**SHORT EXERCISE**:
Give again, word for word, each line from the top of the listing through the line that holds "return fade *".
☆ ☆ ☆ ☆ ☆ ☆ ☆
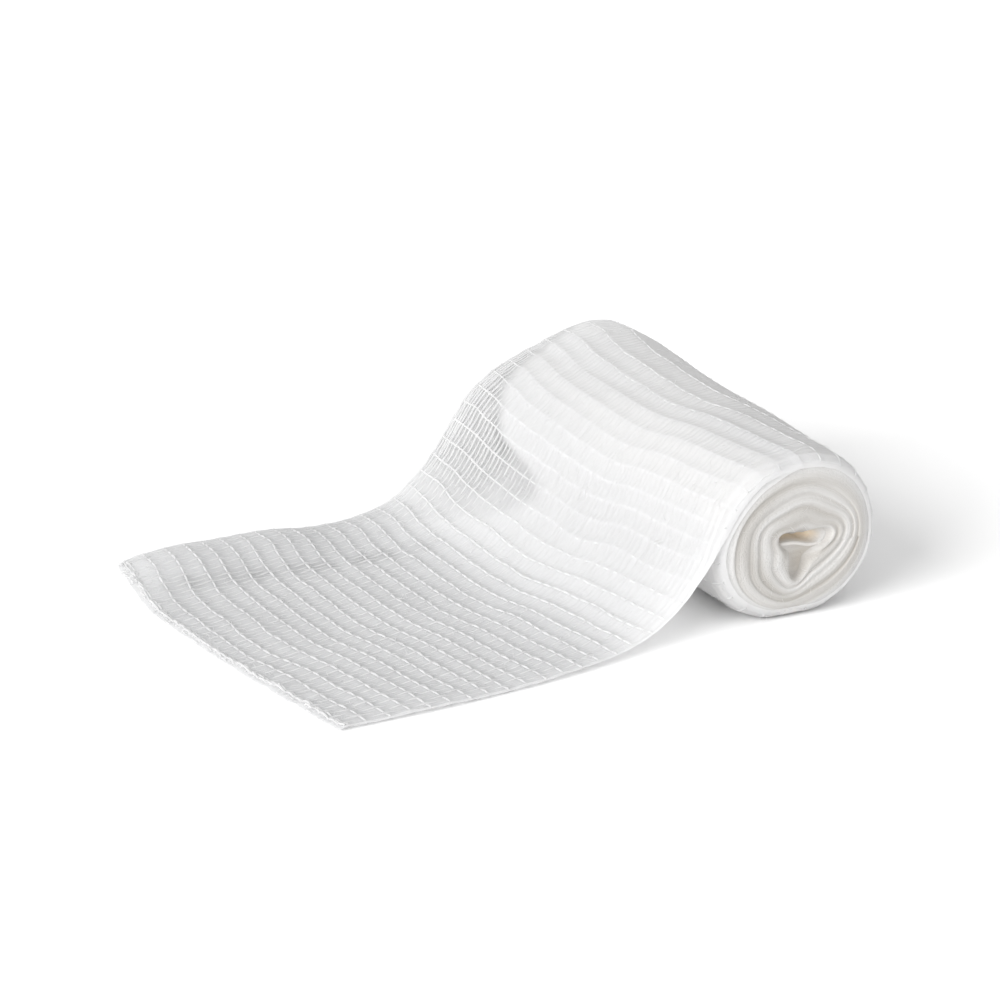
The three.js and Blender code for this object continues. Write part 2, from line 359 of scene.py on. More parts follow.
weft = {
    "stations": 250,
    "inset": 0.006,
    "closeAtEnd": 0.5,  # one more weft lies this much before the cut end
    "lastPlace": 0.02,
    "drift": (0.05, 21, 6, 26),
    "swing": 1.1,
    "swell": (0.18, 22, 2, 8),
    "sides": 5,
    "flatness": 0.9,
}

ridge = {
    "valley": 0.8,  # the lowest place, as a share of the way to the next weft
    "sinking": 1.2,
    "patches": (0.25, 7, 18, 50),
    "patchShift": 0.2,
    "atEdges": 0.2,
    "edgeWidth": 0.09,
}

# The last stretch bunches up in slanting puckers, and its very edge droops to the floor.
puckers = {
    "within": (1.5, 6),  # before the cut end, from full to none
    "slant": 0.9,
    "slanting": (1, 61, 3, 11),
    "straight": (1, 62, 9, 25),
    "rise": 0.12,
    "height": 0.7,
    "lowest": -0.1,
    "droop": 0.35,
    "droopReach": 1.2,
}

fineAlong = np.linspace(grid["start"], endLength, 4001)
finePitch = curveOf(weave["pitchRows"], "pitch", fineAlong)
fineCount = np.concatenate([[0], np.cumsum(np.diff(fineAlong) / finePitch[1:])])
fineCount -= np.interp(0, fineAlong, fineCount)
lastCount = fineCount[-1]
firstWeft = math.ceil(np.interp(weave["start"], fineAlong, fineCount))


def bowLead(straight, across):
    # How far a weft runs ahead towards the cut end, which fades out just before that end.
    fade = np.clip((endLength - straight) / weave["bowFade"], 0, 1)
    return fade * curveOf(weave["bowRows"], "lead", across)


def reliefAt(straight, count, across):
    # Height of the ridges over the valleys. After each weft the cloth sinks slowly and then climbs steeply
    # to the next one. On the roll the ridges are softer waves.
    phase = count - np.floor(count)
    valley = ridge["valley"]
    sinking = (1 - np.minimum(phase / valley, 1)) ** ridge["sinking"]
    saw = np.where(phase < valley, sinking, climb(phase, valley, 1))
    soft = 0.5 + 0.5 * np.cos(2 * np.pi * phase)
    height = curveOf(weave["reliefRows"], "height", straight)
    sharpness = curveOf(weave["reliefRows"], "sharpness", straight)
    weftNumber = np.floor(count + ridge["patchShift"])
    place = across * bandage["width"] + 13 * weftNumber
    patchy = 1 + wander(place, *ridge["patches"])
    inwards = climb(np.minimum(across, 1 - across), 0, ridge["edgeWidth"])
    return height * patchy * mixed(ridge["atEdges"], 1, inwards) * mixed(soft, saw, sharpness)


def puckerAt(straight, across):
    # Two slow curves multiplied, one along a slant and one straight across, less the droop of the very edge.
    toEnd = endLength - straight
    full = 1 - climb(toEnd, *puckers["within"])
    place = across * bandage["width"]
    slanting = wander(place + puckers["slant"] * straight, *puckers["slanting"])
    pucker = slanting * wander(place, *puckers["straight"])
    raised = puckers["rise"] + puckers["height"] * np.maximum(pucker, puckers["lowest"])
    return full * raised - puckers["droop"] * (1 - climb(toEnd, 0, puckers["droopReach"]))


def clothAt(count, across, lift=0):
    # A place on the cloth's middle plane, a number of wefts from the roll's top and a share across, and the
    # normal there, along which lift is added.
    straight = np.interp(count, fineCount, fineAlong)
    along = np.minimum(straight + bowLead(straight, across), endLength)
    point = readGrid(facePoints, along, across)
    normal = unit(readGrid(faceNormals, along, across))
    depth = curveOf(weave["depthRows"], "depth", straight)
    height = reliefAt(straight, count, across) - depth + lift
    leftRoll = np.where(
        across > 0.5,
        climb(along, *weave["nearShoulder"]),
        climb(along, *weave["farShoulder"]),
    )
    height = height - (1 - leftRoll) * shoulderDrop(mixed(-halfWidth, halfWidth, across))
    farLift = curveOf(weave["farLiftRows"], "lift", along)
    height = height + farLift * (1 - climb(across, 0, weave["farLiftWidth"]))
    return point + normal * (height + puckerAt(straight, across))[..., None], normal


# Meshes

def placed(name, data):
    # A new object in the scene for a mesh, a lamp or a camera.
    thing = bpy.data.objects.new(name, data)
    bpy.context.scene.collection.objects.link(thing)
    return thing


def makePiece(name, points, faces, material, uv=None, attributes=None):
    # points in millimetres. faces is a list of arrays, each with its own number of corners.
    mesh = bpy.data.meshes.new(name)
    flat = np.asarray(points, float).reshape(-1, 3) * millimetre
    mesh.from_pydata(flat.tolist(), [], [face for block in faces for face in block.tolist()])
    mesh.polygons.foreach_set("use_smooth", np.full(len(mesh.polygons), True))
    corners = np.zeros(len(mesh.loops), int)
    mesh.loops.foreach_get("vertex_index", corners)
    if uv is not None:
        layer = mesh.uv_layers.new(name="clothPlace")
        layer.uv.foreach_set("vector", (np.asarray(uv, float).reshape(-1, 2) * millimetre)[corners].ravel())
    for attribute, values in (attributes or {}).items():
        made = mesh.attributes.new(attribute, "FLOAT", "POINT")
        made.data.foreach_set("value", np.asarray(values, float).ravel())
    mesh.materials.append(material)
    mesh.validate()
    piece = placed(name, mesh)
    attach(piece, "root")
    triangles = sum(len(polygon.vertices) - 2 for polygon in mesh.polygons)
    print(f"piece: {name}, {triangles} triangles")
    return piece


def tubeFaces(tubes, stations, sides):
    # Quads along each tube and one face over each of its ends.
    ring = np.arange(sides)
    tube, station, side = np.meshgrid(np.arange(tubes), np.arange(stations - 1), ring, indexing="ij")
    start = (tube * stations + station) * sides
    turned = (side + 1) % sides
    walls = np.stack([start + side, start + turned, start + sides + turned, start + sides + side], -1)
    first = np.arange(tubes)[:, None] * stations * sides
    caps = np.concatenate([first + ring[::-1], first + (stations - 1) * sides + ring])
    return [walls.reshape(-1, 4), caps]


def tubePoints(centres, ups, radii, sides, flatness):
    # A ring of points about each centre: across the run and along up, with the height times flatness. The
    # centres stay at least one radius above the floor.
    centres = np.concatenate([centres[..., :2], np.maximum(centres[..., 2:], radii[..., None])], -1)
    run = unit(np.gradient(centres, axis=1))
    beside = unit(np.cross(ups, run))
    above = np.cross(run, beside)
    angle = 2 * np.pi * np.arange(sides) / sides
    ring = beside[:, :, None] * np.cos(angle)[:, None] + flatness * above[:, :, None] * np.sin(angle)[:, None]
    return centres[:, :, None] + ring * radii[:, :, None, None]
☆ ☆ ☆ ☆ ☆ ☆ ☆
**EXERCISE RESPONSE**:
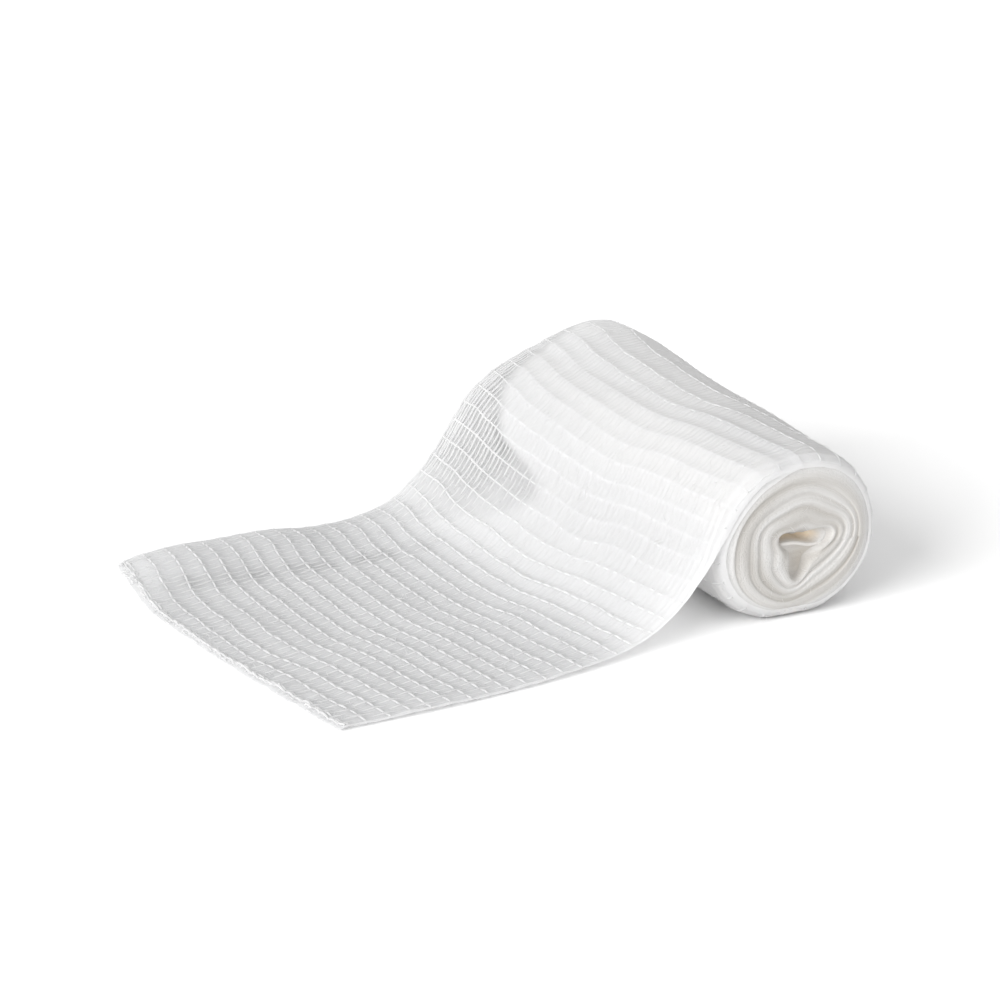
The three.js and Blender code for this object continues. Write part 2, from line 359 of scene.py on. More parts follow.
weft = {
    "stations": 250,
    "inset": 0.006,
    "closeAtEnd": 0.5,  # one more weft lies this much before the cut end
    "lastPlace": 0.02,
    "drift": (0.05, 21, 6, 26),
    "swing": 1.1,
    "swell": (0.18, 22, 2, 8),
    "sides": 5,
    "flatness": 0.9,
}

ridge = {
    "valley": 0.8,  # the lowest place, as a share of the way to the next weft
    "sinking": 1.2,
    "patches": (0.25, 7, 18, 50),
    "patchShift": 0.2,
    "atEdges": 0.2,
    "edgeWidth": 0.09,
}

# The last stretch bunches up in slanting puckers, and its very edge droops to the floor.
puckers = {
    "within": (1.5, 6),  # before the cut end, from full to none
    "slant": 0.9,
    "slanting": (1, 61, 3, 11),
    "straight": (1, 62, 9, 25),
    "rise": 0.12,
    "height": 0.7,
    "lowest": -0.1,
    "droop": 0.35,
    "droopReach": 1.2,
}

fineAlong = np.linspace(grid["start"], endLength, 4001)
finePitch = curveOf(weave["pitchRows"], "pitch", fineAlong)
fineCount = np.concatenate([[0], np.cumsum(np.diff(fineAlong) / finePitch[1:])])
fineCount -= np.interp(0, fineAlong, fineCount)
lastCount = fineCount[-1]
firstWeft = math.ceil(np.interp(weave["start"], fineAlong, fineCount))


def bowLead(straight, across):
    # How far a weft runs ahead towards the cut end, which fades out just before that end.
    fade = np.clip((endLength - straight) / weave["bowFade"], 0, 1)
    return fade * curveOf(weave["bowRows"], "lead", across)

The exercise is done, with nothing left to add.